Actualités of Sunday, 29 July 2018

Source: www.camerounweb.com

Guerre en Ambazonie: la cinglante lettre d’un Camerounais au Cardinal Tumi

La conférence des anglophones initiée par le Cardinal Tumi devrait se tenir en août prochain La conférence des anglophones initiée par le Cardinal Tumi devrait se tenir en août prochain

La conférence des anglophones initiées par le Cardinal Christian Tumi pour la résolution du conflit dans les zones anglophones du Cameroun semble ne pas recueillir l’assentiment de plusieurs Camerounais comme l’activiste Web Brice Cardeau.

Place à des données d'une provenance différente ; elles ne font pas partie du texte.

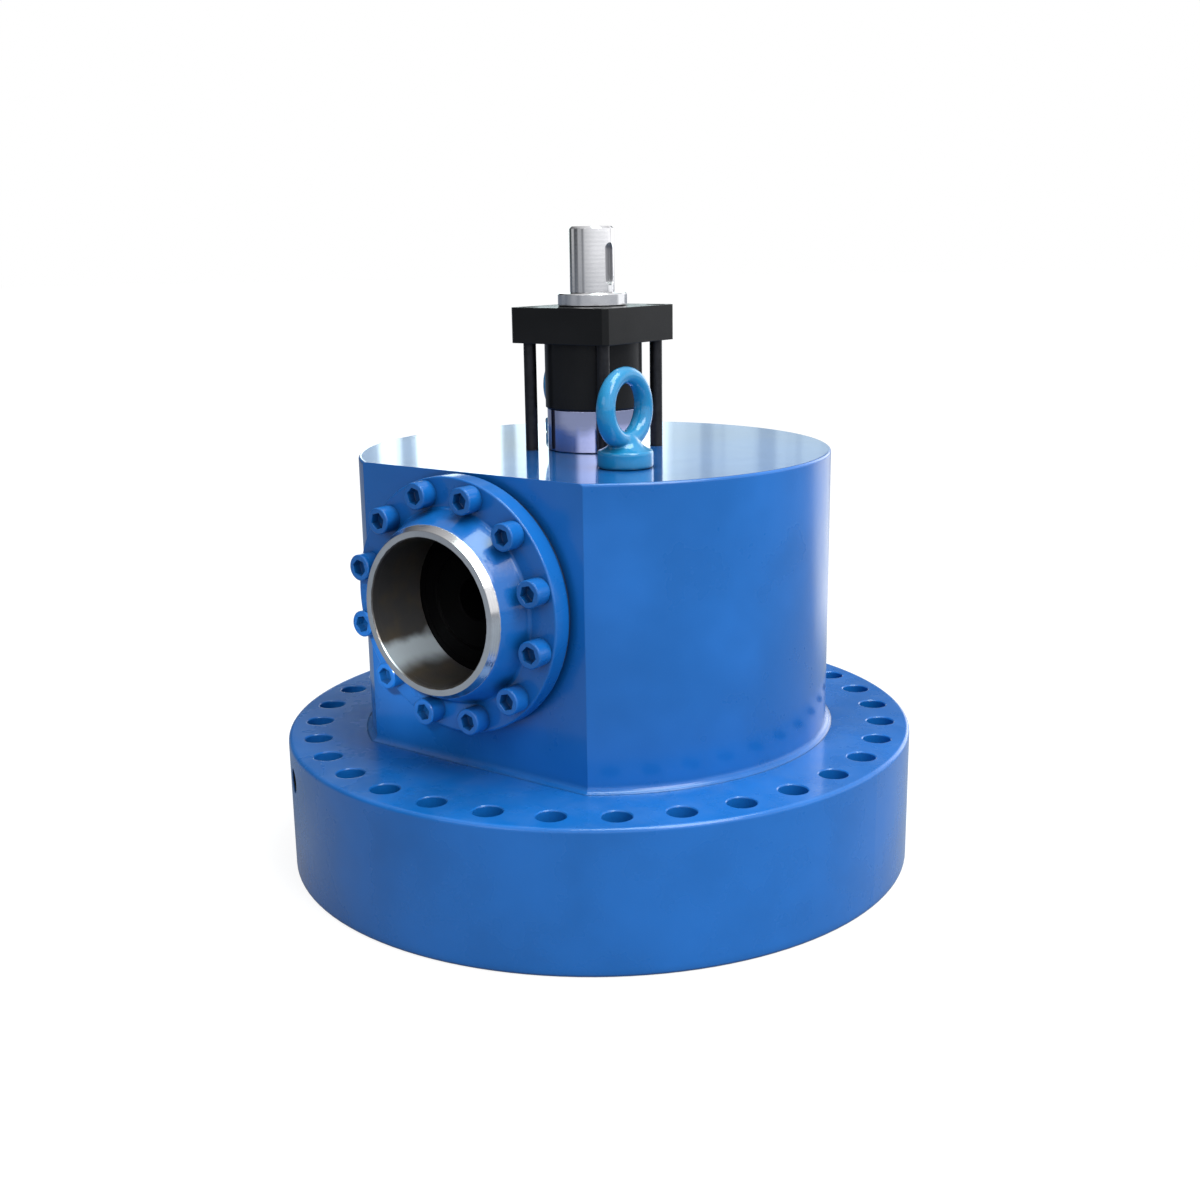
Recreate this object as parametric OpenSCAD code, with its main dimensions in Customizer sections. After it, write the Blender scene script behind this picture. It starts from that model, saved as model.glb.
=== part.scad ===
// Right angle bevel gearbox: heavy round housing on a drilled base flange,
// horizontal hollow input behind a weld-neck port flange, vertical output
// shaft rising through a tie-bolted tower. Units mm. The origin is the centre
// of the base underside, +Z is up and the port opens along -Y.

/* [Base flange] */
// outer diameter of the base flange
base_d = 616; // [560:1:700]
// thickness of the base flange
base_h = 132; // [80:1:160]
// pitch circle of the base bolts
base_pcd = 560; // [500:1:640]
// number of base bolt holes
base_n = 32; // [12:1:40]
// diameter of a base bolt hole
base_hole_d = 26; // [14:0.5:33]

/* [Body] */
// diameter of the round body
body_d = 453; // [420:1:480]
// height of the body above the base flange
body_h = 269; // [240:1:300]
// distance of the port flat from the vertical axis
flat_y = 188; // [180:1:200]
// radius of the gear chamber
cavity_r = 198; // [180:1:204]

/* [Port] */
// height of the port axis above the base flange
port_up = 154; // [150:0.5:160]
// diameter of the port flange
port_d = 229; // [226:0.5:229.5]
// pitch circle of the port screws
port_pcd = 201.5; // [201.5:0.5:203]
// number of port screws
port_n = 12; // [6:1:16]
// diameter of the polished pilot bore
port_bore_d = 132; // [120:1:140]
// reach of the neck beyond the port flat
neck_len = 57; // [40:1:80]

/* [Tower] */
// width across the square tower head
head_w = 113; // [108:1:120]
// thickness of the tower head
head_t = 33; // [28:1:40]
// height of the bright base ring
ring_h = 40; // [30:1:60]
// length of the black barrel
barrel_h = 62; // [40:1:90]
// spacing of the tie bolts
tie_pitch = 86; // [80:1:92]

/* [Output shaft] */
// diameter of the output shaft end
out_d = 42; // [36:1:43]
// exposed length of the shaft end
out_len = 61; // [50:1:90]

/* [Bevel gears] */
// module of the bevel pair
gear_m = 7; // [6:0.5:7]
// teeth of the crown gear
gear_n = 27; // [24:1:27]
// teeth of the pinion
pin_n = 18; // [16:1:18]
// face width of the teeth
gear_b = 34; // [28:1:36]
// backlash at the pitch circle
backlash = 0.4; // [0.1:0.05:0.6]

/* [Lifting eyes] */
// distance of the lifting eyes from the axis
eye_r = 136; // [130:1:160]
// direction of the front lifting eye in degrees
eye_a = -42; // [-60:1:-30]

/* [Hidden] */
$fn = 96;
e = 0.05;
top_z = base_h + body_h;
zc = base_h + port_up;
ring_z = top_z;
barrel_z = ring_z + ring_h;
head_z = barrel_z + barrel_h;
pilot_z = head_z + head_t;
pilot_h = 12;
tip_z = pilot_z + pilot_h + out_len;
hole_a0 = -90 + 180 / base_n;
rc = body_d / 2;
rb = base_d / 2;
// radius of the shaft under its seal, ending flush with the pilot ring
seal_r = out_d / 2 + 1;
// front face of the port flange above the flat
face_z = 24;
// bevel pair
dg = atan(gear_n / pin_n);
dp = 90 - dg;
rg = gear_m * gear_n / 2;
rp = gear_m * pin_n / 2;
cone = sqrt(rg * rg + rp * rp);
gear_back = zc - rp - 23;
// bearings: bore, outside diameter, width, first face, balls
low_b = [60, 110, 22, 36, 10];
mid_b = [60, 95, 18, 356, 12];
top_b = [45, 75, 16, head_z + 2, 11];
in_b = [90, 140, 24, 17, 14];
in_gap = 19;
plug_a = hole_a0 + 180 / base_n - 360 / base_n * 4;
blue = [0.13, 0.38, 0.72];
steel = [0.78, 0.78, 0.8];
dark = [0.12, 0.12, 0.13];

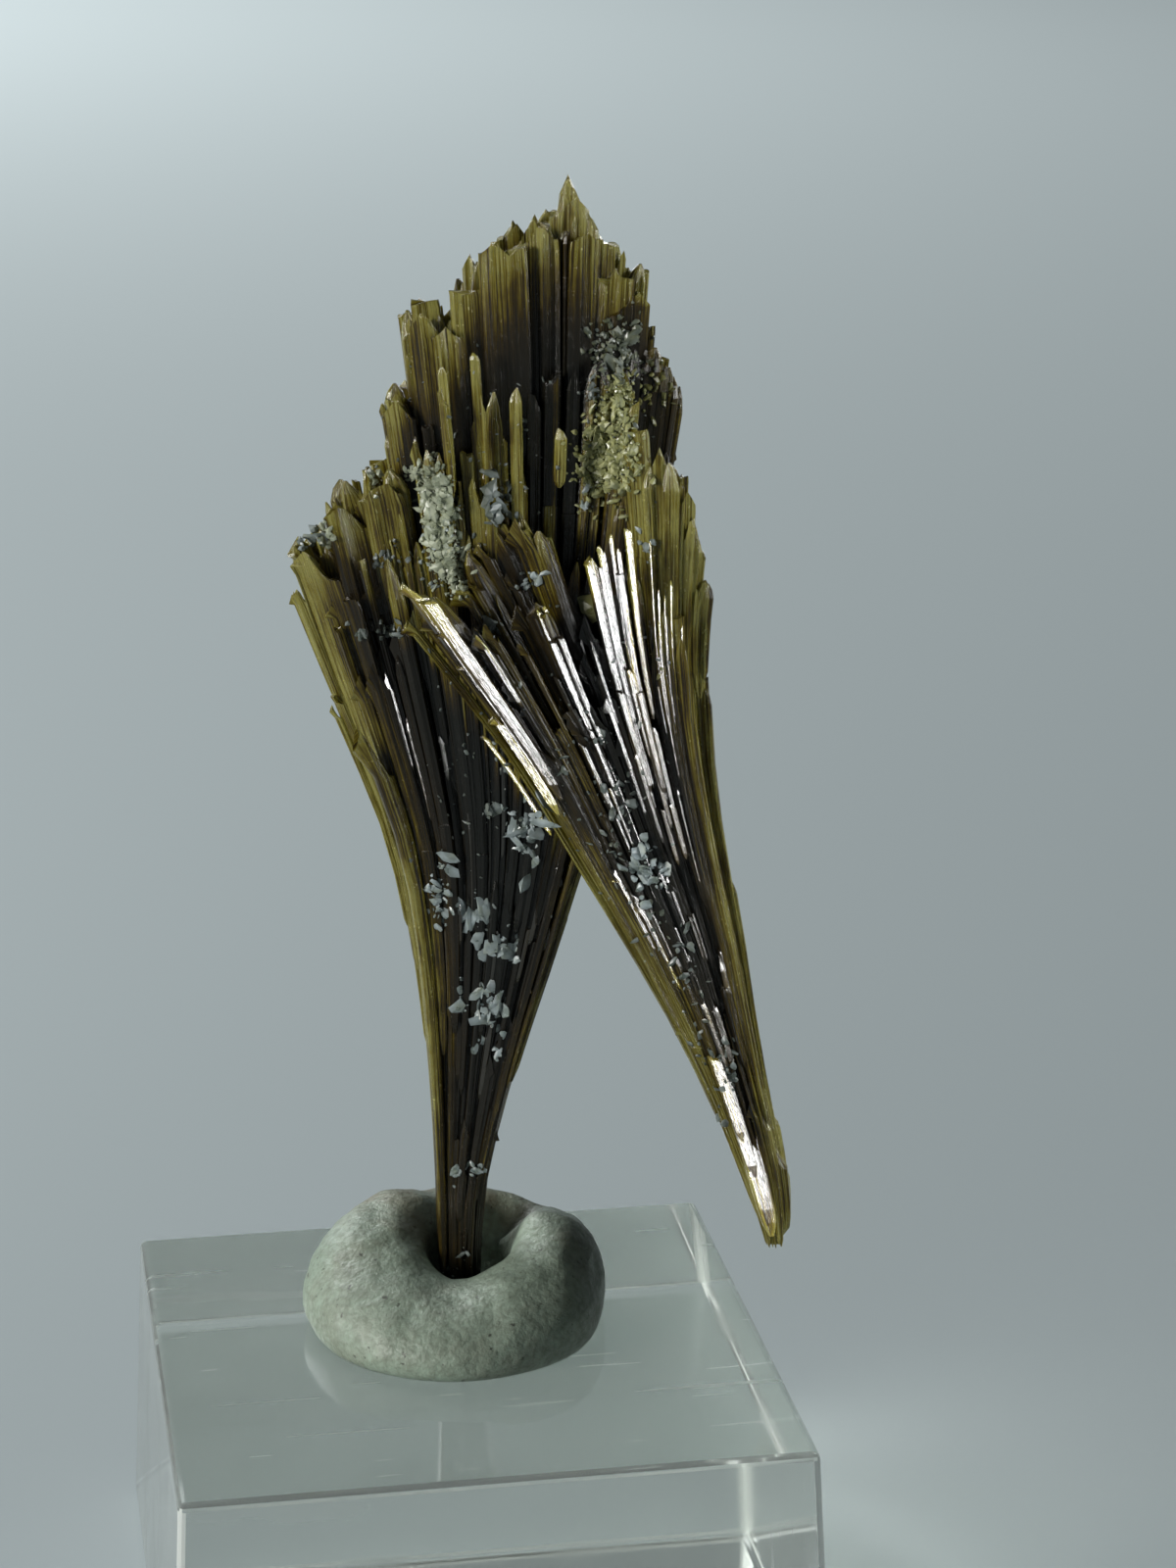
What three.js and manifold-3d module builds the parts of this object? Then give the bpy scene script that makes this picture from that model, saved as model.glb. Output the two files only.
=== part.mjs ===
// Epidote specimen: two fans of long striated crystals, grown together, stand in a ring of
// mineral putty on a clear acrylic block. Millimetres, +Z up. The origin is the middle of the
// block's underside, and the block's front edge runs along X.
import * as THREE from "three";
import { mergeVertices } from "three/addons/utils/BufferGeometryUtils.js";
import Module from "manifold-3d";

const wasm = await Module();
wasm.setup();

// Driving dimensions
const BLOCK_TOP = 25.4; // side of the block's square top
const BLOCK_HEIGHT = 12.7;
const BLOCK_DRAFT = 2.8; // degrees that each side of the block leans out towards its underside
const BLOCK_BEVEL = 0.35;
const PIECE_GAP = 0.3; // clear space between pieces that rest on or in each other
const FOOT_PLACE = [0.6, 3.0]; // the foot of the specimen on the block, from the block's middle
const FAN_TURN = -9.85; // degrees that the fans are turned from the block's front edge
const FACET_MERGE = 0.03; // slivers thinner than this are merged into the faces beside them

const PUTTY_CENTRE = [-0.1, -0.6]; // middle of the putty ring, from the foot
const PUTTY_REACH = 6.2; // mean radius of the ring, where it is widest
const PUTTY_CREST = 3.6; // mean height of the ring
const PUTTY_HOLE = 1.75; // mean radius of the dent that the foot stands in

// Thumbed lobes of the putty, as [direction in degrees, added height, added reach, half width].
const PUTTY_LOBES = [
  [-95, -0.9, 0.6, 40],
  [-140, 0.0, 0.35, 26],
  [180, 0.6, 0.35, 30],
  [138, 0.8, 0.3, 30],
  [80, 0.6, -0.2, 32],
  [5, 0.9, -0.05, 28],
  [-42, 0.1, 0.2, 24],
];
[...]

Dans une récente lettre ouverte adressée au prélat et publiée sur les réseaux sociaux, ce dernier trouve que l’initiative risque de ne pas porter les fruits escomptés du fait de la situation réelle dans les zones anglophones et surtout du fait du manque d’objectivité du Cardinal Christian Tumi.

Lire l’intégralité de sa lettre ouverte :

LETTRE À SON ÉMINENCE CHRISTIAN WIYGHAN TUMI : PRÊTRE DE JÉSUS-CHRIST, CARDINAL, MAIS SURTOUT CAMEROUNAIS-ANGLOPHONE

Votre Éminence,

Elle est révolue cette époque où un commerce épistolaire était quasi-impossible entre un dignitaire ecclésiastique de votre acabit et des traîne-savates de ma classe. Du fait de la foi faible, de l'irrévérence notoire et de l'outrecuidance de la malapprise jeunesse à laquelle j'appartiens, j'ai pensé qu'il était nécessaire que je fasse parvenir cette Épître de Brice Cardeau au Prélat camerounais anglophone que vous êtes. Votre Grandeur m’aura pardonné, je l’espère, de n’avoir pas fait usage de toutes les civilités si bienveillantes qui s'y rapportent, et, sans doute, elle n’aura pas imputé cette méprise à ma négligence ou à un quelconque irrespect, mais uniquement à mon ignorance.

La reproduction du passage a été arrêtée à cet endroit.